Rocky Pomerance, who plays down the "show-of-force" factor, dismisses the talk about impending troubles. Propping one modishly booted foot on his teak desk, he explains: "I don't see the pressures that existed in 1968. They've greatly expanded the parameters of participation with the 18-year-old vote and the McGovern rules, and that takes some of the pressure off. I think violence as a political tool has peaked and the kids know it's counterproductive."

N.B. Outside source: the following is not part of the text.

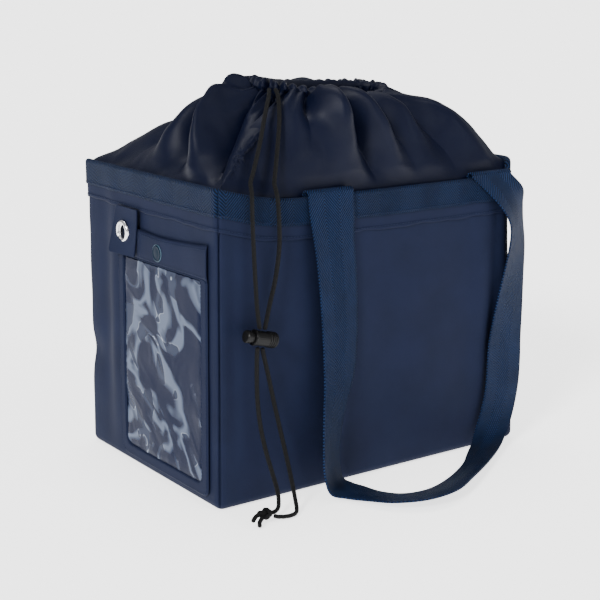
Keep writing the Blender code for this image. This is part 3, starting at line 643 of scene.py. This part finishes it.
def drape(points):
    """Moves points of the cloth box to where the soft walls really stand."""
    p = np.array(points, float)
    x, y, z = p[..., 0], p[..., 1], p[..., 2]
    t = np.clip(z / RIM_TOP, 0, 1)
    lift = np.sin(math.pi * t)
    left = ease((-x - 0.135) / 0.042)
    right = ease((x - 0.130) / 0.046)
    front = ease((-y - 0.085) / 0.038)
    rear = ease((y - 0.085) / 0.038)
    dx = left * (0.0030 * ease(t) - 0.0016 * lift * bell(y, 0.0, 0.05))
    dx += left * lift * (0.0022 * bell(y, 0.083, 0.012) - 0.0022 * bell(y, 0.063, 0.010))
    dx += left * 0.0035 * bell(z, 0.100, 0.016) * bell(y, 0.112, 0.022)
    dx += right * (-0.0062 * ease(t * 1.05) + 0.0020 * lift * np.sin(y * 55.0))
    dx -= right * 0.0035 * bell(z, 0.066, 0.012) * ease((0.05 - y) / 0.1)
    dy = front * (-0.0022 * lift * np.sin(math.pi * (x / LENGTH + 0.5)))
    dy += front * lift * (0.0034 * bell(x, 0.148, 0.010) - 0.0024 * bell(x, 0.128, 0.012))
    dy += front * lift * 0.0011 * np.sin(x * 48.0 + 0.6 + 3.0 * t)
    dy += front * 0.0016 * lift * bell(x, -0.162, 0.006)
    dy += rear * lift * 0.0022 * np.sin(math.pi * (x / LENGTH + 0.5))
    dy += rear * lift * 0.0012 * np.sin(x * 45.0 + 2.0 * t)
    return np.stack([x + dx, y + dy, z], axis=-1)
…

The professorial ring to Pomerance's utterances is no put-on. A pipe-puffing devotee of antiques, rare books, opera, ballet and classical music as well as boxing and pro football, he is preparing his 250-man force for the convention crush by requiring that each officer take a special 96-hour training course at Florida International University. For the past five months the cops have been studying such heady subjects as the "history and contemporary modes of dissent" and "the philosophical foundations of the Bill of Rights, with emphasis on the First Amendment." Says Rocky, who has studied off and on at both the City College of New York and the University of Miami, "I want my men to know why we must protect a citizen's right to protest. They are learning the psychology of crowd control and their role in the process. They are being told how important it is to their country that they act in a fair, humane manner."

Pomerance has staged sensitivity sessions between cops and longhairs. In one instance, a shaggy youth wearing a Viet Cong button caused one cop to walk out of the session. "Wait a minute!" yelled a fellow officer. "If you can't take this kid, how you gonna stay cool in July?" The cop returned.

Working on the theory that "maybe nonviolence begets nonviolence," Pomerance is toying with the idea of deploying his front-line men without guns or even helmets. "Maybe," he says, "the soft hat will have a more friendly effect than a hard hat." Of the coming confrontations he concludes: "It's all a question of attitudes. We're working on ours. I hope they're working on theirs."